## Task goal
Give back, exactly as it appears, the run of lines opening with the one containing "---- Radio: leads" and closing with the one containing "for member in". Nothing outside that run should appear.

[START OF Source excerpt]

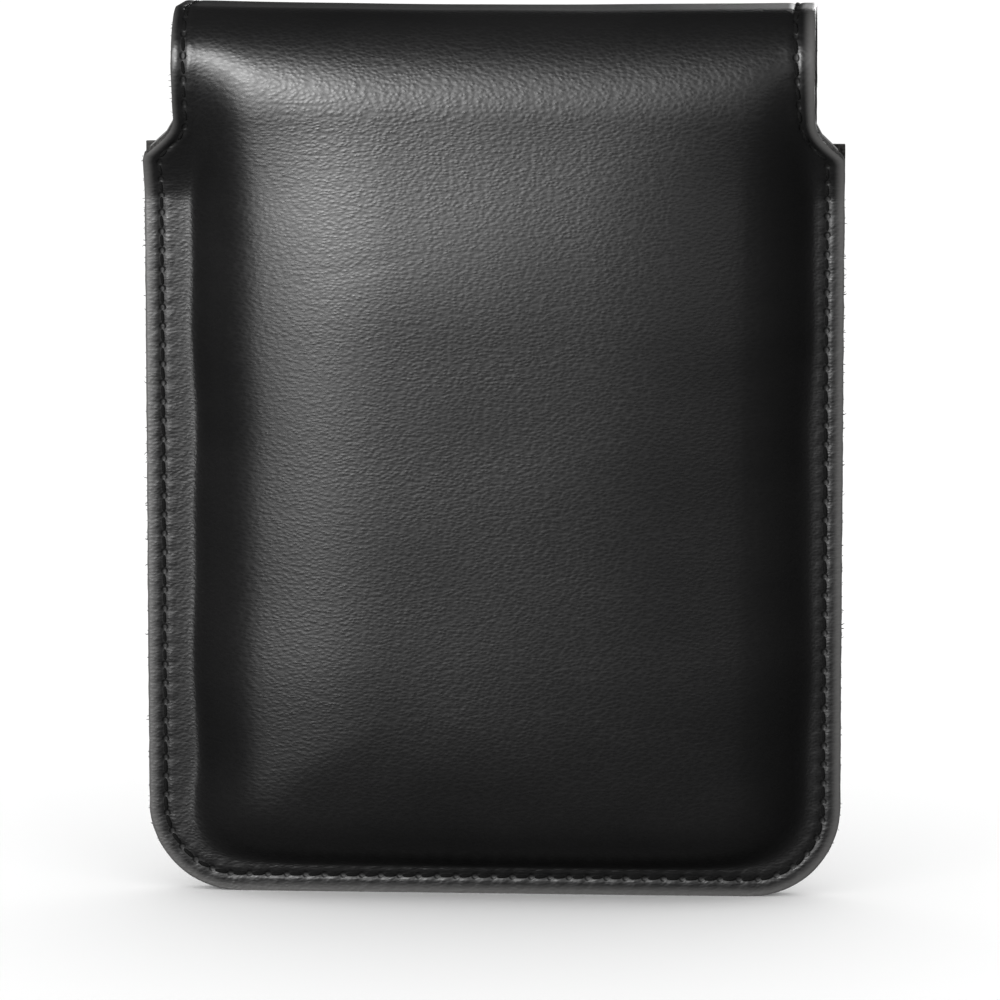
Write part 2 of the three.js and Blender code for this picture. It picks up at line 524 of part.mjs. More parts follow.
const cans = { oscillator_coil: [-14, 103], if_can_1: [-5, 103], if_can_2: [-14, 91.5], if_can_3: [-5, 91.5] };
for (const [name, [x, z]] of Object.entries(cans)) {
  const body = slab(roundedRect(x - 3.5, x + 3.5, z - 3.5, z + 3.5, 0.6), onBoard, 4.2, 0, 0, 2);
  piece(radio, name, body.subtract(rodY(x, z, 1.6, 2.6, 6, 10)), MATERIAL.can);
}
const transistors = [[4, 84.2], [11, 84.2], [18, 84.2], [25, 84.2], [32, 84.2], [32.5, 93]];
for (const [i, [x, z]] of transistors.entries()) {
  const profile = [[0, onBoard], [3.1, onBoard], [3.1, onBoard + 0.6], [2.7, onBoard + 0.8], [2.7, 2.4], [2.2, 2.9], [0, 2.9]];
  piece(radio, `transistor_${i + 1}`, turnedY(profile, x, z, 12), MATERIAL.can);
}
for (const [name, x] of [['driver_transformer', -29], ['output_transformer', 29]]) {
  const core = box(x - 6, x + 6, onBoard, 3, 65, 75);
  const winding = box(x - 3.8, x + 3.8, onBoard + 0.6, 4.2, 63.4, 76.6);
  piece(radio, name, core.add(winding), MATERIAL.steel);
}
const electrolytics = [[30, 36, 49], [-30, 36, 49], [22.6, 34.5, 42]];
for (const [i, [x, low, high]] of electrolytics.entries()) {
  piece(radio, `electrolytic_${i + 1}`, rodZ(x, onBoard + 3.1, 3, low, high, 14), MATERIAL.battery);
}
for (const [i, z] of [82, 86].entries()) {
  piece(radio, `resistor_${i + 1}`, rodX(onBoard + 1.2, z, 1.1, -34, -27, 8), MATERIAL.board);
}
piece(radio, 'detector_diode', rodX(onBoard + 1.2, 84, 1.1, -24, -17, 8), MATERIAL.ferrite);

// ---- Radio: aerial and earphone socket ----
const ROD = { y: 4, z: 114.2 };
piece(radio, 'ferrite_rod', rodX(ROD.y, ROD.z, 2.8, -12, 30, 14), MATERIAL.ferrite);
const coilOuter = rodX(ROD.y, ROD.z, 3.6, 4, 24, 16);
piece(radio, 'antenna_coil', coilOuter.subtract(rodX(ROD.y, ROD.z, 3.1, 0, 30, 16)), MATERIAL.copper);
const jack = box(-24, -16, -3, 3, 108, 119.2).add(rodZ(-20, 0, 2.8, 118, 121.3))
  .subtract(rodZ(-20, 0, 1.8, 110, 125, 12));
piece(radio, 'earphone_jack', jack, MATERIAL.darkPlastic);

// ---- Radio: leads ----
function lead(name, points, material) {
  const curve = new THREE.CatmullRomCurve3(points.map((p) => new THREE.Vector3(...p)));
  const section = new THREE.Shape().absarc(0, 0, 0.6, 0, 2 * Math.PI);
  piece(radio, name, new THREE.ExtrudeGeometry(section, { steps: 12, curveSegments: 3, extrudePath: curve }), material);
}
lead('battery_lead_1', [[28, 3, 20], [31, 3, 22], [34.5, 1, 27], [35.2, -2, 32], [34.6, -4.2, 38]], MATERIAL.copper);
lead('battery_lead_2', [[28, -4, 12], [31, -4.5, 15], [33.6, -7, 21], [34.5, -8, 28], [34, -6.8, 36]], MATERIAL.ferrite);

export default part;
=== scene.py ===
import json
import math

import bpy
import numpy as np
from mathutils import Matrix, Vector, noise

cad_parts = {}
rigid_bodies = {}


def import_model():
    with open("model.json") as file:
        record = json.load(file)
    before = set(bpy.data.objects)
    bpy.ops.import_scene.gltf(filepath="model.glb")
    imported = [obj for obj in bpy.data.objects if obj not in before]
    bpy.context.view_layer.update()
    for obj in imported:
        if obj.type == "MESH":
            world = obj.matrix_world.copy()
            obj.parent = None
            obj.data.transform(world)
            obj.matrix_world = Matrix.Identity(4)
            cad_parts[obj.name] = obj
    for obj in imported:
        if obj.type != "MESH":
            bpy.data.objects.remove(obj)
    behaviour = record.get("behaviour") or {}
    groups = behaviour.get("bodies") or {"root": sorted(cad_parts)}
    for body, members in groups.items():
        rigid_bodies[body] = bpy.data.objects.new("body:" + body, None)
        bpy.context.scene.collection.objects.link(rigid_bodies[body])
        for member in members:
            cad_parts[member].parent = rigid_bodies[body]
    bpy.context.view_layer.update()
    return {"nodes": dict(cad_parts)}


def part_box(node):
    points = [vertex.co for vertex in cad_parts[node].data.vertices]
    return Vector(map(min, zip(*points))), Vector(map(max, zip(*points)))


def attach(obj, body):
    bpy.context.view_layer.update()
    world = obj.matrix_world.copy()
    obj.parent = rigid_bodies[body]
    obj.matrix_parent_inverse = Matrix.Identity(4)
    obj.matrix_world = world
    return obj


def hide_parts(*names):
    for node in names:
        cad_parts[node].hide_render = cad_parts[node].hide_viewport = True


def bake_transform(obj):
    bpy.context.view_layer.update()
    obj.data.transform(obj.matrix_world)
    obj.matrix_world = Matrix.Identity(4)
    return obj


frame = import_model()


# ---- Back panel and strap ----
# One piece of smooth black cowhide 1.3 mm thick, wetted and pressed over the radio, then trimmed.
# Below the shoulders it is the whole back of the case. Above them it narrows to the strap, which
# folds over the radio's top. It is sewn to the front panel round the sides and the bottom.

MM = 0.001
LEATHER = 1.3 * MM
LINING = 0.5 * MM
GLUE = 0.15 * MM
STACK = LINING + GLUE + LEATHER
CORNER_RADIUS = 14.2 * MM
SEAM_INSET = 2.75 * MM
STRAP_INSET = {-1: 2.0 * MM, 1: 3.1 * MM}
STITCH = 3.0 * MM
FOLD = 8 * MM
BACK_FOLD = (124 * MM, 9 * MM)
BACK_LEAN = (91 * MM, 131 * MM, 2.4 * MM)
OPENING = (110 * MM, 136 * MM)
STRAP_SHIFT = 0.35 * MM
FOOT = {-1: 3.6 * MM, 1: 1.0 * MM}
STEEP_RUN = 7.65 * MM
STEEP_START = 3 * MM
STEEP_SHARPNESS = 2.6
STEEP_SHARE = 0.62
GENTLE_RUN = 35 * MM
CORNER_EASE = 36 * MM
CORNER_POWER = 6
BOTTOM_HASTE = 1.3
SOFT_START = 5 * MM
DOME_HALF = 47 * MM
TOP_SAG = 0.6 * MM
EDGE_STOPS = (0, 0.12, 0.35, 0.7, 1.1, 1.5, 1.9, 2.2, 2.5, 2.75, 3.0, 3.3, 3.7, 4.2, 4.9)
SHOULDER = (118 * MM, 124.6 * MM)

panel_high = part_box("case_back")[1]
top_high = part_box("flap_top")[1]
lining_low, lining_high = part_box("back_lining")
front_low, front_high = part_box("front_lining")
flap_low, flap_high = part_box("flap_front")
SEAM_Y = (lining_high.y + front_low.y) / 2
PANEL_HALF = panel_high.x
STRAP_HALF = top_high.x - 0.8 * MM
BACK_DEPTH = SEAM_Y - lining_low.y - LINING
TOP_DEPTH = BACK_DEPTH - 1.9 * MM
FRONT_DEPTH = front_high.y - SEAM_Y - LINING
FLAP_DEPTH = flap_high.y - STACK - SEAM_Y
HALF_GAP = 0.1 * MM
CREST = top_high.z - STACK
FOLD_Z = CREST - FOLD
BACK_ARC = math.pi / 2 * math.sqrt((BACK_FOLD[1] ** 2 + (CREST - BACK_FOLD[0]) ** 2) / 2)
FRONT_ARC = FOLD * math.pi / 2
TOP_FLAT = FLAP_DEPTH - FOLD + TOP_DEPTH - BACK_FOLD[1]
TOP_START = BACK_FOLD[0] + BACK_ARC
TOP_END = TOP_START + TOP_FLAT
MID_TOP = (TOP_START + TOP_END) / 2
FLAP_START = TOP_END + FRONT_ARC
FLAP_STOP = FLAP_START + FOLD_Z - flap_low.z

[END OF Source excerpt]

## Solution for this task
// ---- Radio: leads ----
function lead(name, points, material) {
  const curve = new THREE.CatmullRomCurve3(points.map((p) => new THREE.Vector3(...p)));
  const section = new THREE.Shape().absarc(0, 0, 0.6, 0, 2 * Math.PI);
  piece(radio, name, new THREE.ExtrudeGeometry(section, { steps: 12, curveSegments: 3, extrudePath: curve }), material);
}
lead('battery_lead_1', [[28, 3, 20], [31, 3, 22], [34.5, 1, 27], [35.2, -2, 32], [34.6, -4.2, 38]], MATERIAL.copper);
lead('battery_lead_2', [[28, -4, 12], [31, -4.5, 15], [33.6, -7, 21], [34.5, -8, 28], [34, -6.8, 36]], MATERIAL.ferrite);

export default part;
=== scene.py ===
import json
import math

import bpy
import numpy as np
from mathutils import Matrix, Vector, noise

cad_parts = {}
rigid_bodies = {}


def import_model():
    with open("model.json") as file:
        record = json.load(file)
    before = set(bpy.data.objects)
    bpy.ops.import_scene.gltf(filepath="model.glb")
    imported = [obj for obj in bpy.data.objects if obj not in before]
    bpy.context.view_layer.update()
    for obj in imported:
        if obj.type == "MESH":
            world = obj.matrix_world.copy()
            obj.parent = None
            obj.data.transform(world)
            obj.matrix_world = Matrix.Identity(4)
            cad_parts[obj.name] = obj
    for obj in imported:
        if obj.type != "MESH":
            bpy.data.objects.remove(obj)
    behaviour = record.get("behaviour") or {}
    groups = behaviour.get("bodies") or {"root": sorted(cad_parts)}
    for body, members in groups.items():
        rigid_bodies[body] = bpy.data.objects.new("body:" + body, None)
        bpy.context.scene.collection.objects.link(rigid_bodies[body])
        for member in members:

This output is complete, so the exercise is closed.